Smith's career dates back to the 1940s when he worked on radio station WROL in Knoxville, Tenn. The Maynardsville, Tenn. native made impressive career strides early in life. By the time he was 23, the tall and lean Smith was signed to mighty Columbia Records and was a member of the Grand Ole Opry.

Round about the same time a bit farther south, Louisiana native Cramer joined the Opry's counterpart the Louisiana Hayride in 1951.

Having started on the piano at age five, the prodigious pianist hired on as a staff musician with Abbott Records where he played on songs with Jim Reeves, among others. He moved to Nashville in 1955.

From 1951's "Let's Live A Little" to 1978's "This Lady Loving Me," Smith scored 93 entries onto Billboard's country singles chart. He notched 4 number 1 and 32 Top 10 singles.

The 1950s was his most successful period, from whence all but 1 of his Top 10's came. His biggest hits were 1951's "Let Old Mother Nature Have Her Way," 1952's "(When You Feel like You're In Love) Don't Just Stand There" and 1953's "Hey Joe." Each of them hit number one for eight weeks.

"Carl Smith made the statement to me once. He said, 'You know, I sold more records than Hank Williams did.' And I thought that was a pretty profound statement," Stubbs says.

"However, if you go back to the days of the single releases and if you're today a collector and you're combing through used record stores or eBay or mail order record auctions, those Carl Smith 78s on Columbia Records are still extremely plentiful. They can be found all the time. That's a great barometer as to how well an artist sold. Very rarely will a Hank Williams 78 or 45 show up. It's not because he was so popular. People scarfed them up. It's because there weren't that many made. MGM Records was an independent label so to speak. It wasn't a very big company."

That it took so long for Smith to be chosen irks Buck Owens, a member of the Country Music Hall of Fame since 1995.

"My God, that's unbelievable," Owens says by phone from Bakersfield, Calif. "And he had a lot of hits. I don't know if he had as many as Webb Pierce, but he must have been close."

Signed to RCA Records, Cramer charted only 5 singles with but 1 Top 10, a 1961 cover of Bob Wills' "San Antonio Rose."

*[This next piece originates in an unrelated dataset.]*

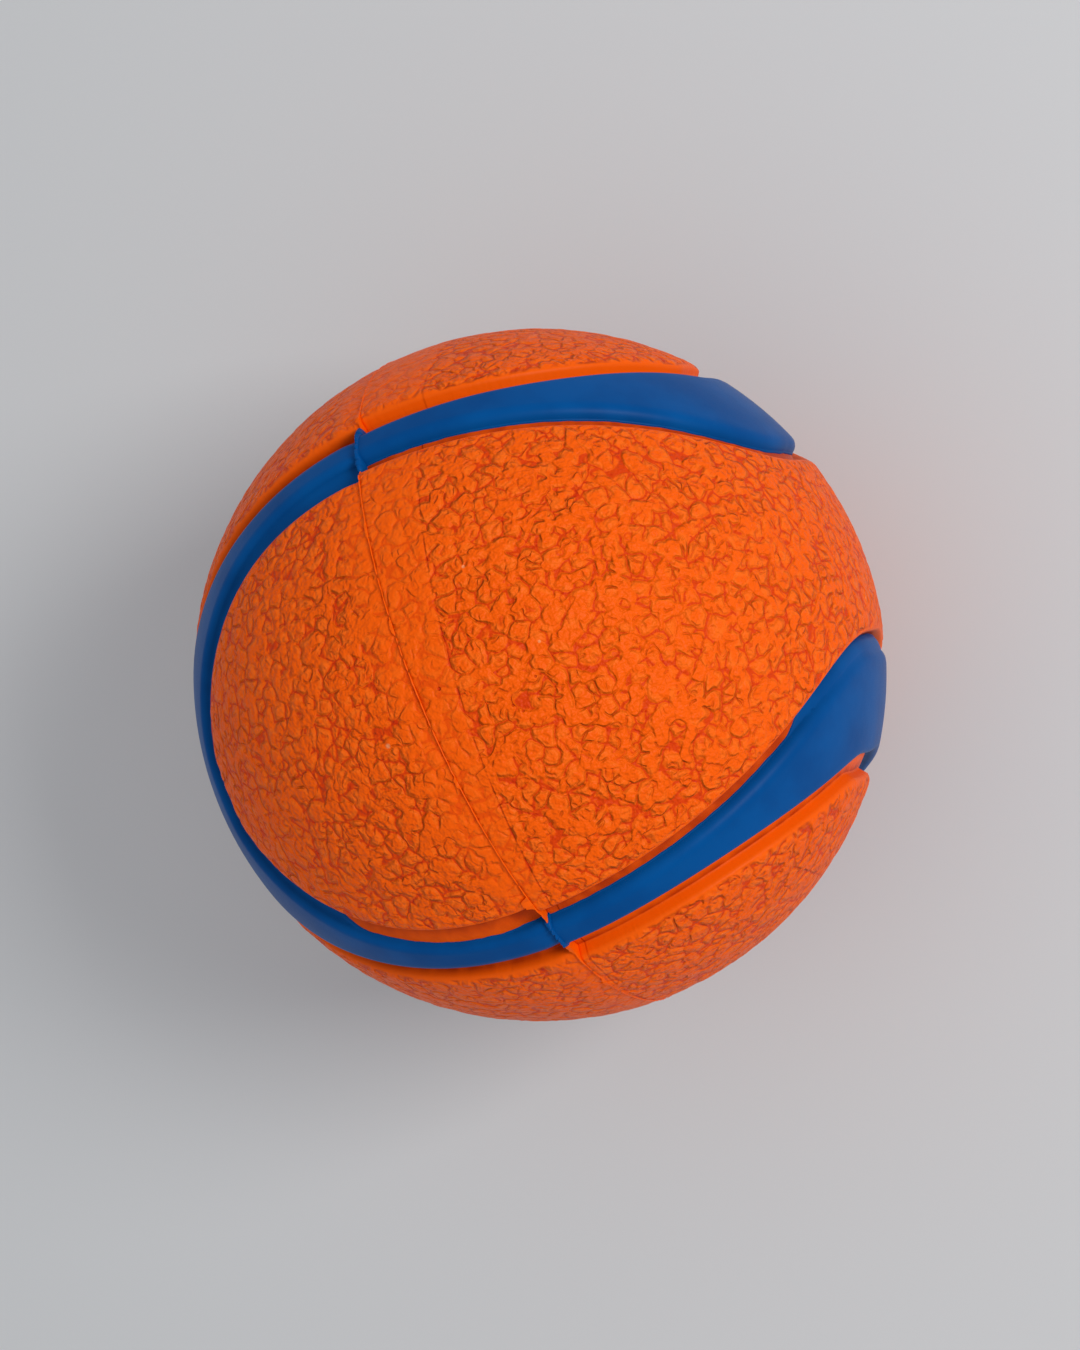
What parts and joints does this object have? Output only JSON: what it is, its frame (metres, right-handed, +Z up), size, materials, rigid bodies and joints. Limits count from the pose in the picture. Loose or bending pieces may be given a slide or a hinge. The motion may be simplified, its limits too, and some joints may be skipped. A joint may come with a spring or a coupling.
{
  "type": "rubber fetch ball",
  "caption": "Hollow two-colour rubber fetch ball: two bonded half shells with tapered bands laid in channels along a tennis-ball seam.",
  "frame": {"origin": "centre of the ball", "axes": "+X is normal to the flat bond face between the two half shells, towards half_shell_a; +Z runs up through the middle of a lobe of an orange panel; +Y completes the frame and runs through a lobe of the other panel"},
  "size_m": [0.064, 0.0646, 0.0646],
  "materials": {
    "orange_rubber": "matte moulded rubber, pebbled like leather",
    "blue_rubber": "smooth moulded rubber, satin"
  },
  "bodies": {
    "root": {"half_shell_a": "orange_rubber", "half_shell_b": "orange_rubber", "band_a1": "blue_rubber", "band_a2": "blue_rubber", "band_b1": "blue_rubber", "band_b2": "blue_rubber"}
  },
  "joints": []
}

He was much more known for 1960's instrumental "Late Date," which peaked at number 11. But Cramer's calling card was that as a studio musician, having appeared on countless records, including those by Elvis Presley, Chet Atkins and Jim Reeves.

"I'm glad that (Smith has) lived to see this honor," Stubbs says. "I'm sorry that Floyd Cramer didn't live to see it, but Floyd was one of the architects of the Nashville Sound. It's a great, great thing that he's being honored and the musicians are starting to be recognized. An artist is only as good as the musicians behind them. On the stage or on records. As a broadcaster, one of the things I really don't like doing is talking over the intros of a record because to me it's a tremendous insult to the musicians, and they've always been second class citizens by the record world largely. They're hired help. It's a catering staff to make the record sound good."

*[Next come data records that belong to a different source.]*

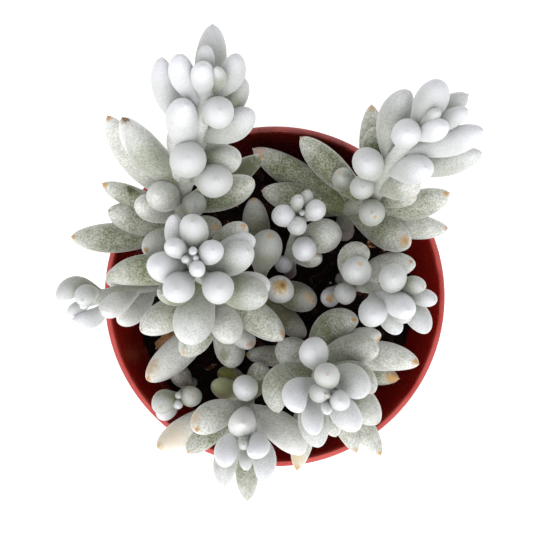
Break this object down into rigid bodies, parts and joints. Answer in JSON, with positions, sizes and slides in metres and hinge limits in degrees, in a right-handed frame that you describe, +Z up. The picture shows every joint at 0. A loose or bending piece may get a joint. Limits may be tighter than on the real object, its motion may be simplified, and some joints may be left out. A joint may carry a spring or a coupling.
{
  "type": "potted cocoon plant",
  "caption": "Young cocoon plant: leafy stems of felted, spindle-shaped leaves in dark potting mix in a round red plastic pot.",
  "frame": {"origin": "middle of the flat underside of the pot, on the surface that it stands on", "axes": "+Z up through the middle of the pot, +Y towards the back, where two tall shoots lean over the lip, +X to the right"},
  "size_m": [0.1127, 0.1236, 0.151],
  "materials": {
    "pot_plastic": "satin",
    "potting_mix": "matte",
    "leaf_felt": "matte",
    "leaf_felt_shaded": "matte"
  },
  "bodies": {
    "root": {"pot": "pot_plastic", "soil": "potting_mix", "shoot_back_left": "leaf_felt", "shoot_middle_left": "leaf_felt", "shoot_left": "leaf_felt", "shoot_front_left": "leaf_felt", "shoot_front": "leaf_felt", "shoot_front_middle": "leaf_felt", "shoot_right": "leaf_felt", "shoot_back_right": "leaf_felt", "shoot_centre": "leaf_felt", "shoot_low": "leaf_felt_shaded"}
  },
  "joints": []
}
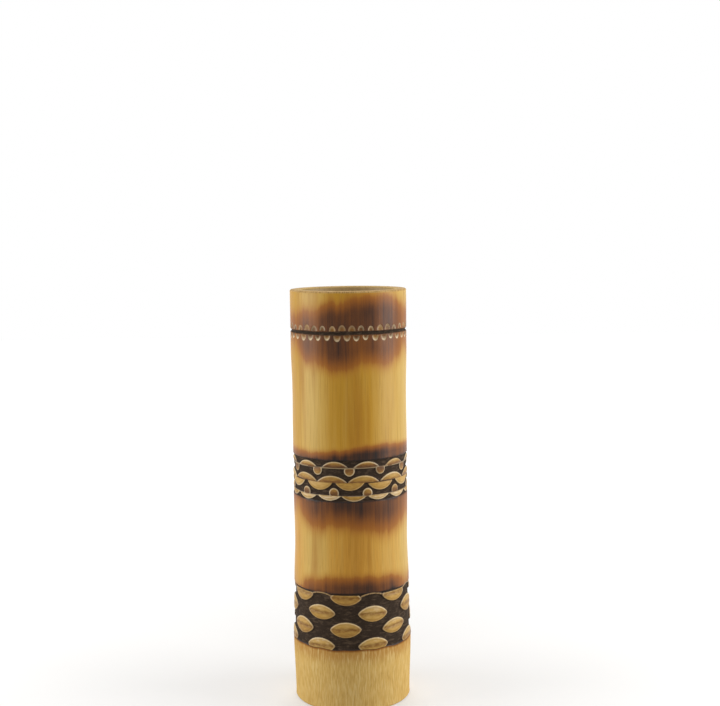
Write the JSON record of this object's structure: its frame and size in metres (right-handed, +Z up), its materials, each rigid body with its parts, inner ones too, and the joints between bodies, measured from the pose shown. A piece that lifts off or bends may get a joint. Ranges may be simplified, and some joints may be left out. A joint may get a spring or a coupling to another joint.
{
  "type": "cylindrical flower vase",
  "caption": "Tall cylindrical flower vase cut from a length of bamboo culm, with carved and charred bands, a closed foot and a lift-out water liner.",
  "frame": {"origin": "centre of the foot, on the surface that the vase stands on", "axes": "+Z up along the culm's axis, -Y towards the viewer of the picture, +X to the viewer's right"},
  "size_m": [0.0868, 0.0868, 0.3],
  "materials": {
    "culm": "carved bamboo, varnished over the skin, charred in the sunk ground, scraped at the foot",
    "base_disc": "sanded bamboo board",
    "glue_bead": "dried wood glue",
    "liner_tube": "extruded pipe",
    "liner_floor": "sheet, solvent cemented"
  },
  "bodies": {
    "vase": {"culm": "culm", "base_disc": "base_disc", "glue_bead": "glue_bead"},
    "liner": {"liner_tube": "liner_tube", "liner_floor": "liner_floor"}
  },
  "joints": [
    {"name": "liner_lift", "type": "slide", "parent": "vase", "child": "liner", "axis": [0, 0, 1], "range_m": [0, 0.3]}
  ]
}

Cramer was inducted in the Hall of Fame's newly established musician category, which will every few years induct a studio or road musician who greatly impacted country music.

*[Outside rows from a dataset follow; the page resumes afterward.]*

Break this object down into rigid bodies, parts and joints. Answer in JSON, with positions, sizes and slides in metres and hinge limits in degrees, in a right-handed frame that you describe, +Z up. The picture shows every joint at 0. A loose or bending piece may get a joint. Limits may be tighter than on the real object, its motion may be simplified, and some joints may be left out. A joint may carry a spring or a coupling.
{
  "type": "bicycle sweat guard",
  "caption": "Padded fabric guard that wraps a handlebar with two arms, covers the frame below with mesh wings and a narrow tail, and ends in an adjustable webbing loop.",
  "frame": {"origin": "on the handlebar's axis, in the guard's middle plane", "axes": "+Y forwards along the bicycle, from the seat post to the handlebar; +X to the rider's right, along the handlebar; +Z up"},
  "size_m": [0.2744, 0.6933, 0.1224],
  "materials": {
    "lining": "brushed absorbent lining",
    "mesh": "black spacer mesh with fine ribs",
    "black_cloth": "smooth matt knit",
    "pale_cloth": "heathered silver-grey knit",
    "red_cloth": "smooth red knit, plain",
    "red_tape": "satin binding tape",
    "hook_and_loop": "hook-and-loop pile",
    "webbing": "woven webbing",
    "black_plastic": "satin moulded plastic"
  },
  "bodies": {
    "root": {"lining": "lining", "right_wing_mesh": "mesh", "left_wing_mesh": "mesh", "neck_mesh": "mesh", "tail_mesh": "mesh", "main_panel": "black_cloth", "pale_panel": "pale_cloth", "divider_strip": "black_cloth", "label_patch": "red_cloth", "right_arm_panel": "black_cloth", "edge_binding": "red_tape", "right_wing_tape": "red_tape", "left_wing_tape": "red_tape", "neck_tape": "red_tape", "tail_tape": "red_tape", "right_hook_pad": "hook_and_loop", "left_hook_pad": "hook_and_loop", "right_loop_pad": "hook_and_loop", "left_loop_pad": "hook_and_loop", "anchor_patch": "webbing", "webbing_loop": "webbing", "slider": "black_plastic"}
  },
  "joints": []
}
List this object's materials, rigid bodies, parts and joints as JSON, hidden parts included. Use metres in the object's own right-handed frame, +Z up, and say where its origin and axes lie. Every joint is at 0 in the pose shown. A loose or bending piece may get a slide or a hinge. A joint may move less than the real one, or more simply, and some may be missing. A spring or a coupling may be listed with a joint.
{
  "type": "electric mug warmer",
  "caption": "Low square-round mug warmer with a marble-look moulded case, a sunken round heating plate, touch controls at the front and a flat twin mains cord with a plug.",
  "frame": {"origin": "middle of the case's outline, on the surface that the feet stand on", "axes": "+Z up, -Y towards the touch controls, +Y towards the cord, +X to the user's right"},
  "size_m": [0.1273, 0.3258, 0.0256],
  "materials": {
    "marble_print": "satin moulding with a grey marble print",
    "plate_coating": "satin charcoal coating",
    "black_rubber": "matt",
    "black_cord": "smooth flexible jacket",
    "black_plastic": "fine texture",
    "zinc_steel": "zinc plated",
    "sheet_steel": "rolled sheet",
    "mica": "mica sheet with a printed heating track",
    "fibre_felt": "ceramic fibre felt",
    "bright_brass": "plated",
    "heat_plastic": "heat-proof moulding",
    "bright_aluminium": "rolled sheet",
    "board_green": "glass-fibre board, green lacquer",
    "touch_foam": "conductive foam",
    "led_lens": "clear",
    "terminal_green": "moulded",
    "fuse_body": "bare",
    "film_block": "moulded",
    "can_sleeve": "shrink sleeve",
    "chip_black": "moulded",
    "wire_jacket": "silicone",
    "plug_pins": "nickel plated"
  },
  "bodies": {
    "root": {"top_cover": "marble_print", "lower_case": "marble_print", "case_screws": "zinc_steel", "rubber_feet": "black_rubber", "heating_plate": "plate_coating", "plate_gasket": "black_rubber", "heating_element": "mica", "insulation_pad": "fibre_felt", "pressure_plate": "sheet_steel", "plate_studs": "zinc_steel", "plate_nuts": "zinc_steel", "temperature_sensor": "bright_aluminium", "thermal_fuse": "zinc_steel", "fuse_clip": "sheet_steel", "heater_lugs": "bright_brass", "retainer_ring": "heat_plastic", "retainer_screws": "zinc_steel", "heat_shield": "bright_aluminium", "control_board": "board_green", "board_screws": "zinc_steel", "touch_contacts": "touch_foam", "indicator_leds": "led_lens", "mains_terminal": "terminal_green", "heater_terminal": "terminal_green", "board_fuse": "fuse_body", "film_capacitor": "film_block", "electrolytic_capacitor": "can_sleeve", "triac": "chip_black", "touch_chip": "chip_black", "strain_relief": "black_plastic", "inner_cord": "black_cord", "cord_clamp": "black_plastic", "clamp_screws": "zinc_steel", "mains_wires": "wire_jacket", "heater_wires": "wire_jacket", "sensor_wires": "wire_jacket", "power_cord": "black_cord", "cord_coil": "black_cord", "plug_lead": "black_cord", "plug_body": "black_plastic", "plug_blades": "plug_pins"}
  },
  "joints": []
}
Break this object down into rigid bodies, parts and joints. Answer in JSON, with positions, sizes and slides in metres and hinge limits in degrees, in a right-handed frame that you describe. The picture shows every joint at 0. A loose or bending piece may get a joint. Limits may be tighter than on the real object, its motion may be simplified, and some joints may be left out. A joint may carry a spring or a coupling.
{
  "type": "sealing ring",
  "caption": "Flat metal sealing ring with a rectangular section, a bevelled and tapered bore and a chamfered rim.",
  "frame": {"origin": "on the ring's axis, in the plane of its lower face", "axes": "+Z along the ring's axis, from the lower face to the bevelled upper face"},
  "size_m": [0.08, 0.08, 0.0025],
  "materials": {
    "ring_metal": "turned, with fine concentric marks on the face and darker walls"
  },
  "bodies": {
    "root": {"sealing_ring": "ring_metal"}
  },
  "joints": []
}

Of course, there are still numerous hitmakers who've yet to be inducted. Among the more obvious omissions to date include Sonny James, Jean Shepard and Mel Tillis.

"It's hard to understand these things sometimes," Stubbs says. "There's so many people that have been nominated, and they have different classifications. I'm not sure what category Carl was in this year. Floyd Cramer was in the musician category. This is the first year they've had a musician category. I think that's only going to come up every two or three years now."

Owens says that perhaps the reason why he and others such as Pierce and perhaps Smith were made to wait on the Hall for so long amounts to enemies made at some point in the past.

Owens said that he proposed for years the all-at-once inductions of 10-15 deserving artists before the Hall decided to exactly that 2 years ago when they chose to induct 10 at once.

"You know, what I proposed to 'em is why don't you pick out about 15 of the people like Waylon and Mel Tillis and make it 1 year, and put 'em in the hall of fame," Owens says. "So, they said, 'that's a good idea, Buck.' I never heard another word about it. So, I proposed it again a couple years later. 'Boy, that's a good idea, Buck.' Never heard from 'em again. What are they gonna do, wait for 'em to die? It's like Waylon said on the radio one time, 'Nashville ain't much on the living, but they're sure hell on the dead.' They don't pay much attention to you while you're living, but once you're dead, they love the hell out of you."

As for Smith, perhaps because of the climate of which Owens noted, he's been retired since the early 1980s and lives far from Nashville's spotlight these days. He and wife Goldie Hill Smith (herself a fine country singer from the past) instead spend much of their time raising horses on their farm in Franklin, Tenn.

But that doesn't mean that Smith severed ties with his peers from the past. He still on occasion turns up backstage at the Grand Ole Opry to visit with old friends like Jimmy Dickens and Porter Wagoner.

Repeated efforts to reach Smith for comment met without success.

"The last time I recall seeing Carl Smith was at a George Jones birthday party," Loveless says. "They were just sitting around and singing. These guys have been a part of country music for a long, long time."